Car bien sûr, le but de l'opération, c'était bien d'enregistrer cet album, The Fabulous Expedition of Le Grand Vésigue. Toujours dans leur veine funky progressiste californienne des pertuis charentais, la Big Idea touch quoi, l'objet musical non identifié nous embarque dans cette épopée improbable au gré des vents et des vagues.
On the road again
"On a fait ce qu’on a appelé des interludes avec des captations d’ambiance pendant nos escales aux Canaries et au Cap Vert pour faire vraiment ressentir le côté voyage et aventure, détaille Sacha. Au Cap Vert, on devait s’arrêter une petite semaine et finalement on est resté dix jours. Ça faisait longtemps qu’on n’avait pas vu la terre et on a rencontré des musiciens qui nous ont pris sous leurs ailes. Grâce à eux, on a vécu un truc génial."
Un très groovy Sailway to hell, les chœurs à la Beatles de "I wish the weather will be fine" ou les fameux interludes cosmiques Islas Canarias et Cabo Verde ; le disque lui aussi ne devrait sortir que dans quelques semaines, mais, à première écoute, on est tout de suite plongé dans cette navigation rock qui ne pouvait que produire quelque chose de forcément spécial.
"Traverser l’Atlantique, c’est bien mais il y a plein de gens qui le font, avoue Sinclair a posteriori. Pendant un an, on a rencontré des types qui nous disaient qu’ils l’avaient déjà fait trois ou quatre fois, donc, pour nous, c’était devenu normal de le faire. Par contre, enregistrer notre album à bord, ça donnait quelque chose de sensationnel à notre voyage, un côté esthétique à l’aventure."
De retour sur terre, The Big Idea s'apprête à reprendre la route des concerts.
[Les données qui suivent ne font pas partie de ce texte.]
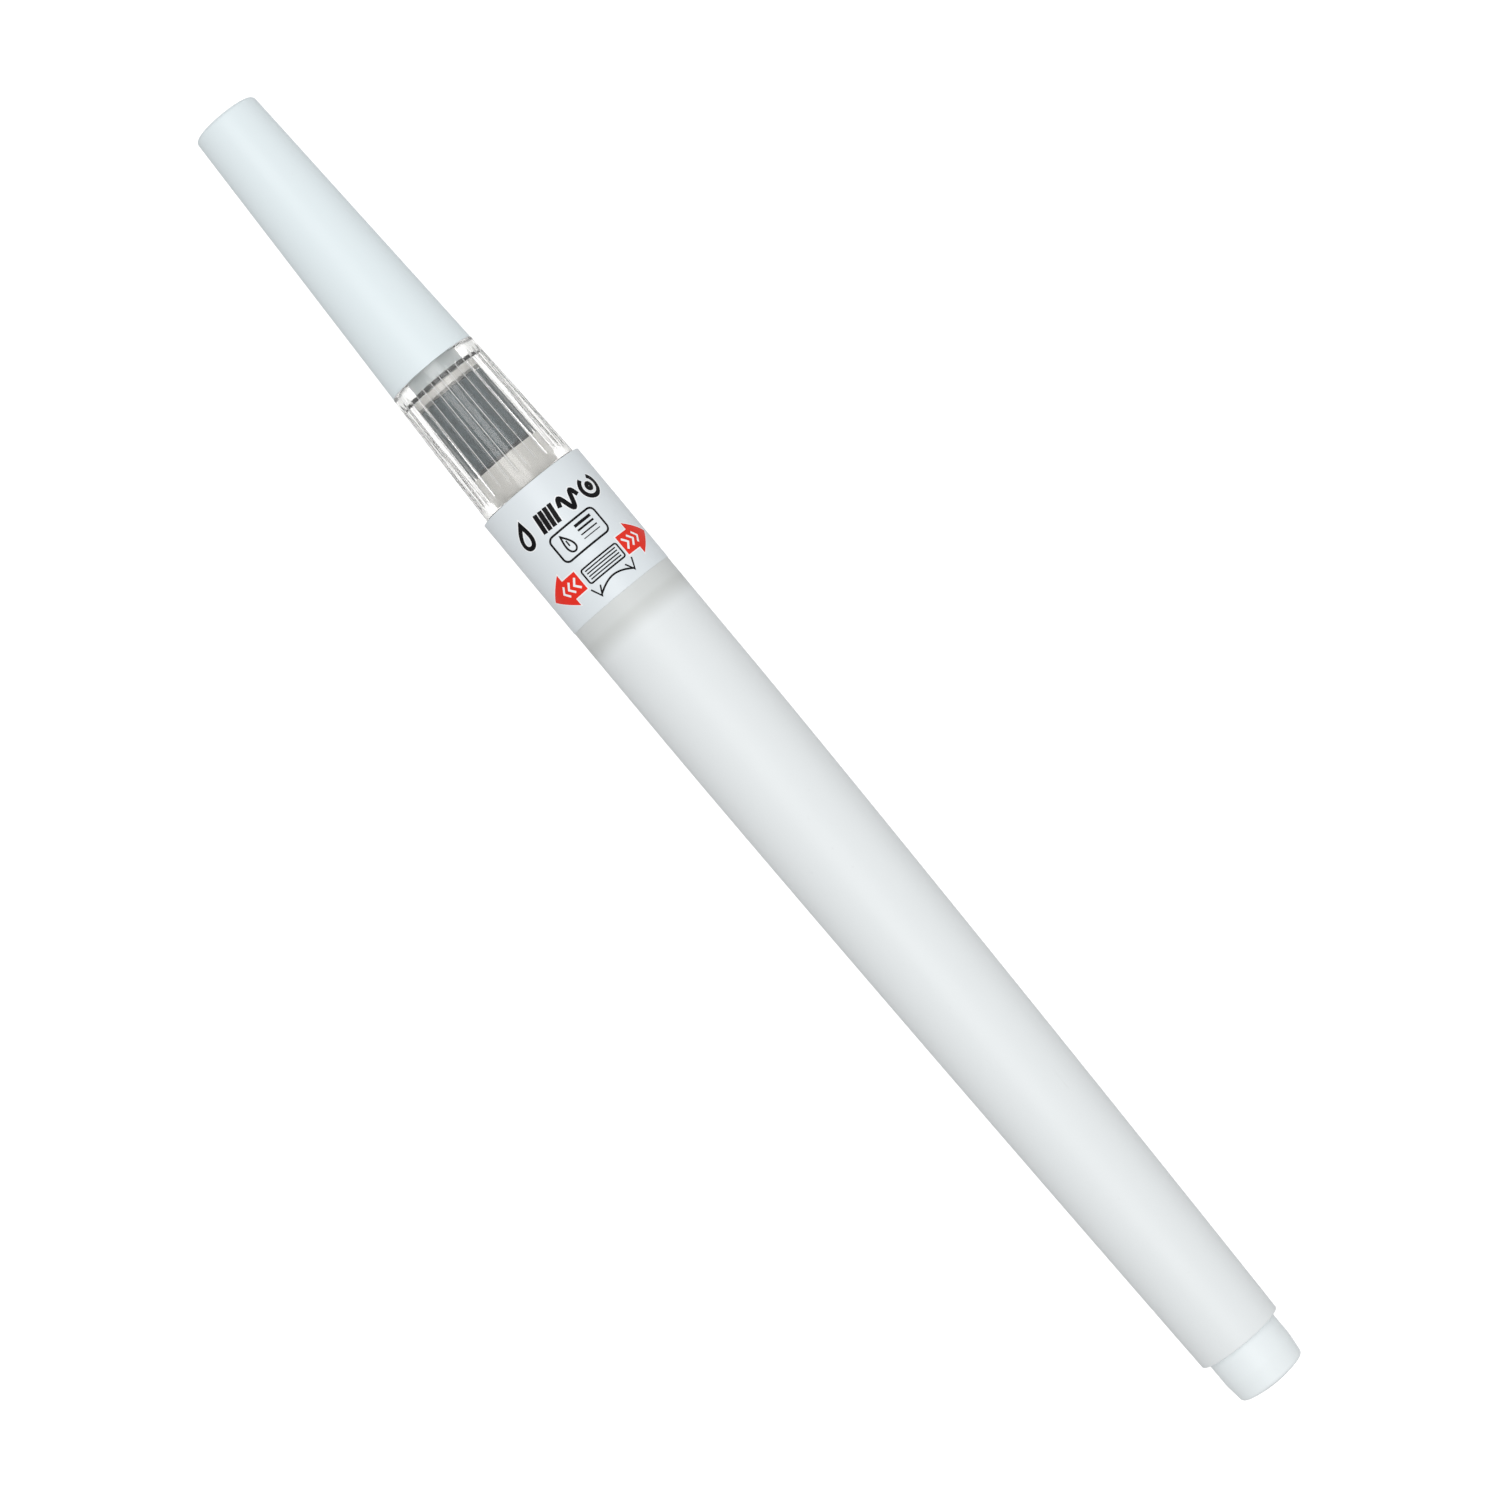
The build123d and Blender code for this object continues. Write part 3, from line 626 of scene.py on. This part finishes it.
# the groove bottoms are matt, so they read as white lines
def makeGrooveLines(gripStart, gripEnd):
    inset = holder["margin"] + holder["runOut"]
    middle = math.pi / holder["flutes"]
    corners = []
    for x in (gripStart + inset, gripEnd - inset):
        share = (x - gripStart) / (gripEnd - gripStart)
        bottom = holder["gripRear"] + share * (holder["gripFront"] - holder["gripRear"]) - holder["fluteDepth"]
        for side, height in ((-1, -holder["lineSink"]), (1, -holder["lineSink"]),
                             (1, holder["lineLift"]), (-1, holder["lineLift"])):
            angle = middle + side * holder["lineWidth"] / 2 / bottom
            radius = bottom + height
            corners.append((x * mm, radius * mm * math.cos(angle), radius * mm * math.sin(angle)))
    mesh = bpy.data.meshes.new("grooveLines")
    sides = [(k, (k + 1) % 4, (k + 1) % 4 + 4, k + 4) for k in range(4)]
    mesh.from_pydata(corners, [], [(3, 2, 1, 0), (4, 5, 6, 7), *sides])
    lines = addPiece("grooveLines", mesh, grooveFinish)
    growWith(lines, roundTree, {"Count": holder["flutes"]}, grooveFinish)
    stand(lines, "holder", [])


# the bore is matt and milky, except where the wet sleeve lies against it
def makeBoreMist():
    outer = holder["bore"] - holder["mistGap"]
    inner = outer - holder["mist"]
    spans = ((skirtRear + holder["mistRear"], sleeveRear - holder["sleeveGap"]),
             (sleeveFront + holder["sleeveGap"], noseRear - holder["seatLead"] - holder["mistSeat"]))
    for name, (low, high) in zip(("boreMistRear", "boreMistFront"), spans):
        path = filletPath([(low, inner, 0), (low, outer, 0), (high, outer, 0), (high, inner, 0)])
        stand(turned(name, path, mistFinish, 120), "holder", [])


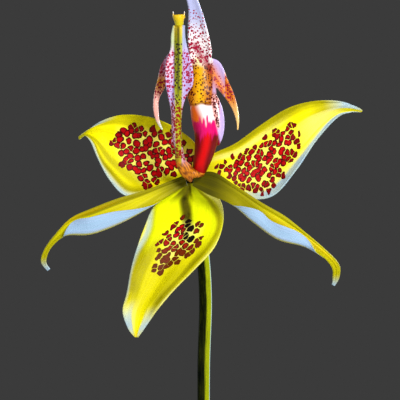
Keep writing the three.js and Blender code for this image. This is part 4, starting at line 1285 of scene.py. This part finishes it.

Jeudi 26 mai, ils seront sur l'esplanade Eric Tabarly devant l'aquarium de La Rochelle pour un concert en plein air, là où tout a commencé. Pour célébrer les 50 ans du port de plaisance, la salle de La Sirène, en collaboration avec Les Chantiers des Francos et Europavox, organisent une soirée franco-portugaise avec nos rockers marins en tête d'affiche. Un bol de plein air iodé et de bon son made in Charente-Maritime : la boucle est bouclée.